Duke gave itself a chance in the end against Virginia, but again couldn’t finish
Trevor Keels couldn’t help but laugh. Not ha-ha laughing, nothing jolly in the least. It was a wry, knowing chuckle at the circumstances of all four of Duke’s losses, entirely of the Blue Devils’ own making, when all you can do is laugh.
The Duke guard knows the questions are coming, especially after Monday’s limp last-second home loss to Virginia, and there’s only one way to stop them.
Can Duke finish? Can the Blue Devils handle game pressure?
“We lost four games that we for sure should have won, for sure should be undefeated,” Keels said. “We’d rather this happen now than March. Learn from this. Watch film.
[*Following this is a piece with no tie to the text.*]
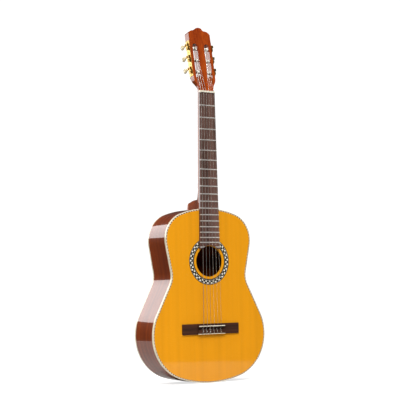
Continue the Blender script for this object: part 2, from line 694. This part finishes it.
class GUITAR_OT_neck(bpy.types.Operator):
    """Finishes the neck, head, fingerboard, frets and nut"""
    bl_idname = "guitar.neck"
    bl_label = "Neck and head"

    def execute(self, context):
        colours = context.scene.guitar_colours
        neck = wood("lacquered_mahogany_neck", colours.neck, colours.neck_dark, "XY",
                    6 * MM, 0.9 * MM, 1.0)
        paint(neck, "neck", "headstock", "heel_cap")
        veneer = wood("lacquered_rosewood_veneer", colours.veneer, colours.veneer_dark, "XY",
                      5 * MM, 0.8 * MM, 1.0)
        paint(veneer, "headstock_veneer")
        board = wood("sealed_rosewood_board", colours.board, colours.board_dark, "XY",
                     4 * MM, 0.7 * MM, 0.9)
        paint(board, "fingerboard")
        paint(nickel_silver(), "frets")
        paint(bone(colours), "nut", "saddle")
        return {"FINISHED"}


class GUITAR_OT_bridge(bpy.types.Operator):
    """Finishes the bridge and ties the six knots on it"""
    bl_idname = "guitar.bridge"
    bl_label = "Bridge and knots"

    def execute(self, context):
        sizes = context.scene.guitar_sizes
        bridge = wood("oiled_rosewood_bridge", linear("#563628"), linear("#30201A"), "YZ",
                      4 * MM, 0.7 * MM, 0.2)
        paint(bridge, "bridge")
        for strings, finish, slot, diameter, lean in (
                (BASS_STRINGS, "silver_plated_wrap", "wound_string", sizes.bass_string, -1),
                (TREBLE_STRINGS, "clear_nylon", "nylon", sizes.treble_string, 1)):
            pattern = self.tie(diameter / 2, lean)
            for number in strings:
                knot = copied(pattern, f"string_knot_{number}")
                from_first = (number - 1) / (len(STRINGS) - 1)
                put(knot, Matrix.Translation(((from_first - 0.5) * SADDLE_SPREAD, 0, 0)))
                finished(knot, bpy.data.materials[finish])
            bpy.data.objects.remove(pattern)
        return {"FINISHED"}

    def tie(self, radius, lean):
        """String end that comes up behind the tie block, crosses it, passes under the string
        in front of it and tucks back under itself. lean is the side that the loop leans to."""
        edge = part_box("tie_block_inlay")[0]
        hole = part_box("soundboard")[0].y - STRING_HOLE
        top, back, front = edge.y - radius, edge.z, edge.z + TIE_BLOCK
        # Each point: millimetres to the side, then y and z in metres.
        points = [
            (0.0, hole, back + 0.2 * MM),
            (0.0, hole, back - radius * 2),
            (0.0, top, back - radius * 1.6),
            (0.3 * lean, top, back + 3 * MM),
            (1.3 * lean, top, front - 3 * MM),
            (1.8 * lean, top, front + 1.2 * MM),
            (1.3 * lean, hole + radius * 2, front + 2.2 * MM),
            (-1.0 * lean, hole + radius * 2, front + 2.4 * MM),
            (-1.8 * lean, top, front + 1.2 * MM),
            (-1.0 * lean, top - radius * 1.4, front - 4 * MM),
            (0.9 * lean, top - radius * 2.4, back + 5 * MM),
            (1.9 * lean, top - radius, back + 3.4 * MM),
            (2.4 * lean, top - radius * 0.4, back + 1.6 * MM),
        ]
        deselect()
        bpy.ops.curve.primitive_nurbs_path_add()
        path = started("knot_pattern")
        curve = path.data
        curve.splines.clear()
        spline = curve.splines.new("NURBS")
        spline.points.add(len(points) - 1)
        for point, (across, y, z) in zip(spline.points, points):
            point.co = (across * MM, y, z, 1)
        spline.order_u, spline.use_endpoint_u = 4, True
        curve.bevel_depth, curve.bevel_resolution, curve.use_fill_caps = radius, 3, True
        curve.resolution_u = 6
        make_active(path)
        bpy.ops.object.convert(target="MESH")
        return bpy.context.object


class GUITAR_OT_strings(bpy.types.Operator):
    """Finishes the strings and winds their ends on the rollers"""
    bl_idname = "guitar.strings"
    bl_label = "Strings and windings"

    def execute(self, context):
        sizes = context.scene.guitar_sizes
        wrap, nylon = wound_wire(sizes), clear_nylon()
        paint(wrap, *[f"string_{n}" for n in BASS_STRINGS])
        paint(nylon, *[f"string_{n}" for n in TREBLE_STRINGS])
        turned = Matrix.Rotation(-HEAD_TILT, 4, "X")
        for strings, finish, slot, diameter, side in (
                (BASS_STRINGS, wrap, "wound_string", sizes.bass_string, -1),
                (TREBLE_STRINGS, nylon, "nylon", sizes.treble_string, 1)):
            pattern = self.wind(diameter, sizes.turns, side)
            for number, start in zip(strings, WINDING_STARTS):
                coil = copied(pattern, f"string_winding_{number}")
                axis = centre_of(f"roller_{number}")
                put(coil, Matrix.Translation((side * start, axis.y, axis.z)) @ turned)
                finished(coil, finish, body=f"roller_{number}")
            bpy.data.objects.remove(pattern)
        return {"FINISHED"}

    def wind(self, diameter, turns, side):
        """Coil round the X axis, as wide as a roller, from the string's end outwards."""
        low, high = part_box("roller_1")
        radius = (high.y - low.y + diameter) / 2
        deselect()
        bpy.ops.mesh.primitive_circle_add(vertices=10, radius=diameter / 2,
                                          rotation=(0, math.pi / 2, math.pi / 2))
        coil = started("winding_pattern")
        bpy.ops.object.transform_apply(rotation=True)
        coil.location = (0, -radius, 0)
        bpy.ops.object.transform_apply(location=True)
        screw = coil.modifiers.new("Turns", "SCREW")
        screw.axis = "X"
        screw.angle = -math.tau
        screw.screw_offset = side * diameter * TURN_SPACING
        screw.iterations = turns
        screw.steps = screw.render_steps = 28
        screw.use_merge_vertices = False
        apply_all(coil)
        bpy.ops.object.mode_set(mode="EDIT")
        bpy.ops.mesh.select_all(action="DESELECT")
        bpy.ops.mesh.select_non_manifold()
        bpy.ops.mesh.edge_face_add()
        bpy.ops.mesh.select_all(action="SELECT")
        bpy.ops.mesh.normals_make_consistent(inside=False)
        bpy.ops.object.mode_set(mode="OBJECT")
        return coil


class GUITAR_OT_tuners(bpy.types.Operator):
    """Finishes the tuning machines and models their six buttons"""
    bl_idname = "guitar.tuners"
    bl_label = "Tuning machines"

    def execute(self, context):
        colours = context.scene.guitar_colours
        gold = plated_brass(colours)
        paint(gold, "tuner_plate_bass", "tuner_plate_treble", "tuner_plate_screws",
              *[f"{part}_{n}" for part in ("worm", "gear") for n in STRINGS])
        paint(roller_plastic(), *[f"roller_{n}" for n in STRINGS])
        pearl = pearl_celluloid(colours)
        pattern = self.button()
        for number in STRINGS:
            button = copied(pattern, f"pearl_button_{number}")
            middle = centre_of(f"button_{number}")
            put(button, Matrix.Translation(middle) @ Matrix.Rotation(-HEAD_TILT, 4, "X"))
            finished(button, pearl, body=f"shaft_{number}",
                     stands_for=[f"button_{number}"])
        bpy.data.objects.remove(pattern)
        return {"FINISHED"}

    def button(self):
        """Flat oval button along Y, drawn out of a disc at its shaft end, station by station:
        a collar, a waist, the broad paddle and its rounded end."""
        deselect()
        place = BUTTON_STATIONS[0][0] - BUTTON_LENGTH / 2
        bpy.ops.mesh.primitive_circle_add(vertices=24, radius=1, fill_type="NGON",
                                          location=(0, place, 0), rotation=(math.pi / 2, 0, 0))
        piece = started("button_pattern")
        bpy.ops.object.transform_apply(location=True, rotation=True)
        bpy.ops.object.mode_set(mode="EDIT")
        bpy.ops.mesh.select_all(action="SELECT")
        # Each station is scaled from the one before, and the first from the disc of radius 1.
        thick, wide = 1, 1
        for along, half_thick, half_wide in BUTTON_STATIONS:
            step = along - BUTTON_LENGTH / 2 - place
            if step:
                bpy.ops.mesh.extrude_region_move(TRANSFORM_OT_translate={"value": (0, step, 0)})
            place += step
            bpy.ops.transform.resize(value=(half_thick / thick, 1, half_wide / wide),
                                     center_override=(0, place, 0))
            thick, wide = half_thick, half_wide
        bpy.ops.mesh.select_all(action="SELECT")
        bpy.ops.mesh.normals_make_consistent(inside=False)
        bpy.ops.object.mode_set(mode="OBJECT")
        smooth = piece.modifiers.new("Round", "SUBSURF")
        smooth.levels = smooth.render_levels = 1
        apply_all(piece)
        return piece


class GUITAR_OT_stage(bpy.types.Operator):
    """Sets the pale floor, the soft lights and the camera"""
    bl_idname = "guitar.stage"
    bl_label = "Stage"

    def execute(self, context):
        scene = context.scene
        scene.view_settings.view_transform = "Standard"
        deselect()
        bpy.ops.mesh.primitive_circle_add(vertices=96, radius=scene.guitar_sizes.floor_radius,
                                          fill_type="NGON", location=(0, 0, CAD_LOW.z))
        floor = started("pale_floor")
        floor.data.materials.append(self.backlit_acrylic())
        self.light_room(scene)
        # A wide panel above, the soft box in front, and a panel behind that the ribs mirror.
        self.light("overhead", (0, 0.2, 3.6), (0, 0.2, 0), 6, 6, 1.5)
        self.light("key", (-1.3, -2.3, 2.6), (0, 0, 0.75), 1.8, 1.8, 11.0)
        self.light("rim", (-0.85, 1.05, 0.9), (-0.1, 0, 0.4), 1.0, 0.72, 4.6)
        self.camera(scene)
        return {"FINISHED"}

    def backlit_acrylic(self):
        """White acrylic lit from below: its glow shows to the eye, and is left out of the
        reflections so that the lacquer stays dark near the floor."""
        material, tree, shader = new_finish("backlit_white_acrylic", Roughness=0.9)
        shader.inputs["Base Color"].default_value = linear("#C8C8C6")
        shader.inputs["Emission Color"].default_value = (1, 1, 1, 1)
        seen = add_node(tree, "ShaderNodeLightPath").outputs["Is Camera Ray"]
        glow = add_node(tree, "ShaderNodeMath", {0: seen, 1: 0.72}, operation="MULTIPLY")
        tree.links.new(glow.outputs[0], shader.inputs["Emission Strength"])
        return material

    def light_room(self, scene):
        """Dim walls for the reflections, and a white one behind everything that is seen."""
        world = bpy.data.worlds.new("room")
        scene.world = world
        world.use_nodes = True
        tree = world.node_tree
        tree.nodes.clear()
        dim = add_node(tree, "ShaderNodeBackground", {"Color": (1, 1, 1, 1), "Strength": 0.06})
        white = add_node(tree, "ShaderNodeBackground", {"Color": (1, 1, 1, 1), "Strength": 1.1})
        seen = add_node(tree, "ShaderNodeLightPath").outputs["Is Camera Ray"]
        shown = add_node(tree, "ShaderNodeMixShader", {0: seen, 1: dim, 2: white})
        add_node(tree, "ShaderNodeOutputWorld", {"Surface": shown})

    def light(self, name, place, target, width, height, brightness):
        """Soft panel that faces target; brightness is its radiance against white."""
        deselect()
        bpy.ops.object.light_add(type="AREA", location=place)
        lamp = bpy.context.object
        lamp.name = name
        lamp.data.shape = "RECTANGLE"
        lamp.data.size, lamp.data.size_y = width, height
        lamp.data.energy = brightness * math.pi * width * height
        facing = Vector(target) - Vector(place)
        lamp.rotation_euler = facing.to_track_quat("-Z", "Y").to_euler()
        lamp.visible_camera = False

    def camera(self, scene):
        """Camera a little below the middle of the guitar, in front of it and to its bass
        side, turned by a degree."""
        azimuth, elevation = math.radians(-32.55), math.radians(-3.84)
        distance, roll = 3.4655, math.radians(-1.03)
        side, rise = 1.34 * MM, 9.26 * MM
        field = math.radians(18.5)
        back = Vector((math.sin(azimuth) * math.cos(elevation),
                       -math.cos(azimuth) * math.cos(elevation), math.sin(elevation)))
        right = Vector((math.cos(azimuth), math.sin(azimuth), 0))
        target = Vector((0, 0, MIDDLE_HEIGHT + rise)) + right * side
        deselect()
        bpy.ops.object.camera_add(location=target + back * distance)
        camera = bpy.context.object
        camera.name = "view"
        camera.rotation_mode = "QUATERNION"
        level = back.to_track_quat("Z", "Y")
        camera.rotation_quaternion = level @ Matrix.Rotation(roll, 3, "Z").to_quaternion()
        camera.data.angle = field
        camera.data.clip_start, camera.data.clip_end = 0.1, 100
        scene.camera = camera


STEPS = ("soundboard", "body", "edges", "strings", "bridge", "neck", "tuners", "stage")


class GUITAR_PT_panel(bpy.types.Panel):
    """Lists the guitar's steps with the sizes and colours they use"""
    bl_idname = "GUITAR_PT_panel"
    bl_label = "Classical guitar"
    bl_space_type = "VIEW_3D"
    bl_region_type = "UI"
    bl_category = "Guitar"

    def draw(self, context):
        for group in (context.scene.guitar_sizes, context.scene.guitar_colours):
            box = self.layout.box()
            for name in group.__annotations__:
                box.prop(group, name)
        for step in STEPS:
            self.layout.operator(f"guitar.{step}")


CLASSES = (GuitarSizes, GuitarColours, GUITAR_OT_soundboard, GUITAR_OT_body, GUITAR_OT_edges,
           GUITAR_OT_strings, GUITAR_OT_bridge, GUITAR_OT_neck, GUITAR_OT_tuners,
           GUITAR_OT_stage, GUITAR_PT_panel)


def register():
    for item in CLASSES:
        bpy.utils.register_class(item)
    bpy.types.Scene.guitar_sizes = bpy.props.PointerProperty(type=GuitarSizes)
    bpy.types.Scene.guitar_colours = bpy.props.PointerProperty(type=GuitarColours)


def unregister():
    del bpy.types.Scene.guitar_colours
    del bpy.types.Scene.guitar_sizes
    for item in reversed(CLASSES):
        bpy.utils.unregister_class(item)


def main():
    register()
    for step in STEPS:
        getattr(bpy.ops.guitar, step)()


if __name__ == "__main__":
    main()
In March, it’s going to be a different conversation.”
You can learn a lot more about Duke from a game like this one than the rout in Chapel Hill. Once again, the lessons for the Blue Devils aren’t good.
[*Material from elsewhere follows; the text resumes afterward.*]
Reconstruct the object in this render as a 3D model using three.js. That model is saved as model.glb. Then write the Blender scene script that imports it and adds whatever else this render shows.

It’s clear they’re a high-flying, high-scoring bunch when things are going well, as they did from the start Saturday, but there are serious and growing questions about whether Duke can tough it out when things get difficult.
Virginia put Duke to that exact question Monday night. For the fourth time this season, the Blue Devils didn’t have the answer. The 69-68 loss was the fifth straight game against Virginia at Cameron to be decided by a single possession.
Duke, outplayed from the start and for most of the night, still led by three with 2½ minutes to go, and by two as Virginia inbounded the ball under its own basket with 10 seconds to go. And lost.
Duke won narrowly against Gonzaga and Clemson, but against Ohio State, against Miami, against Florida State and now against Virginia, the Blue Devils’ future NBA stars couldn’t make the plays to win in the final moments.
The last time Duke won the national title, Tyus Jones sought, took and made the big shots Duke needed to win games like this. Where’s this team’s version of Jones?
So far, it’s not Paolo Banchero, whose only shot in the second half was an unanswered prayer at the buzzer and turned the ball over with 33 seconds to go. It’s not A.J. Griffin, who was unstoppable against North Carolina and invisible against Virginia. It might be Keels, who scored Duke’s final four points, but the ball wasn’t in his hands at the end.
“When we were right there,” Duke coach Mike Krzyzewski said, “we couldn’t close the deal”
Reece Beekman’s 3-pointer with 1.1 seconds to go was the game-winner — Virginia’s first 3-pointer of the second half, after Mark Williams lost track of Beekman, the inbounder — but the Cavaliers outplayed the Blue Devils in every area when things got tight over the final two minutes, and that shot might not even have been Beekman’s biggest play.
Virginia nicked this game from Duke just as easily as Beekman picked a complacent Jeremy Roach’s pocket under the Virginia basket with 108 seconds to go after a Beekman miss. Duke led 66-64 at that point, in possession (briefly), with the lead. The building was rocking. And then it wasn’t.
The combination of Banchero’s turnover and Beekman’s wide-open shot was catastrophic.
“We put ourselves in a position to win and we made two bad plays,” Krzyzewski said. “Two really bad plays. One on offense and one on defense. That’s all it takes. And they made plays. It’s a tough loss because of how it ended. But we were not worthy of winning most of the game.”
There’s also the turnaround factor. The Blue Devils not only couldn’t stand prosperity after trouncing the Tar Heels, they were woefully unprepared for Virginia’s offense on two days’ rest. The Cavaliers got so many open shots off curls in the lane that Duke, with Williams mired in foul trouble, ended up going zone for most of the game.
That’s never, ever, ever a sign that things are going well for Duke.
Nor is the inability to prepare for a unique opponent on short notice, a staple of NCAA tournament success. Krzyzewski talked about how a lot of teams can win Thursday or Friday but not Saturday or Sunday. In this case, Duke could win Saturday but not Monday. That’s the schedule in New Orleans — not that the Blue Devils are going to get that far if they can’t defend a lead in the final minute.
This team has big goals and faces suffocating pressure to achieve them in Krzyzewski’s final season, but if there’s a go-to player on this team when times get tough, he has yet to reveal himself.
It’s not too late. But it’s not getting any earlier. Keels promised better in March. That’s only three weeks away.